Oldest capital derby or Oldest Sofia derby is the name of the football match between the oldest still existing teams in the capital of Bulgaria: Slavia Sofia and Levski Sofia. Matches between the two sides have been played almost continuously ever since a football league in Bulgaria has existed. The two teams regularly competed for the title before World War II. Levski have never been relegated from the top flight, while Slavia have missed only one season, for political reasons. This is the most played match in Bulgarian football.

History 
Slavia and Levski are the two oldest, still-existing football teams from Sofia. Both teams won the Bulgarian Republican Championship several times prior to the Second World War. Slavia managed to win six national titles before 1945, while Levski won three national titles, and one Bulgarian Cup.
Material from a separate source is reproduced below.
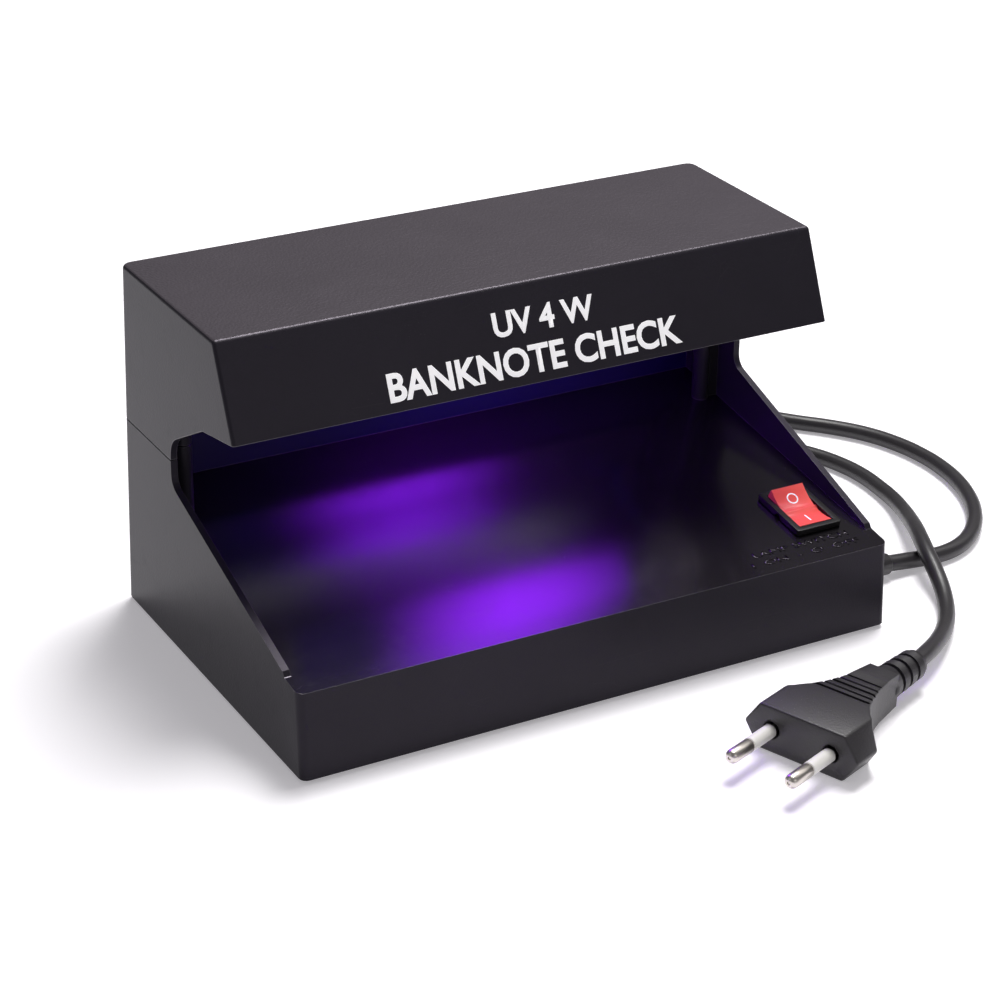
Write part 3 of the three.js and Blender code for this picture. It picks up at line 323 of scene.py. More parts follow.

The two teams are also among the most successful when it comes to the Bulgarian Cup. Levski has won a record 26, while Slavia has won 8. They have also played against each other twice in the finals of the competition. The first final between them occurred in 1996. The match did not even finish, with Slavia being awarded a walkover in their favor, due to Levski deciding to abandon the game in the 75th minute. 22 years later, the two sides again met in the final, in 2018. The game ended in a goalless draw, after which Slavia won on penalties, thus winning their eight title overall. In 2021, the two rivals met again in the quarter-finals of the tournament, with Slavia winning once again by the score of 2–1. However, Levski is the dominant force in this rivalry, historically.

Official match statistics

Head-to-head ranking in First League (1948–2022)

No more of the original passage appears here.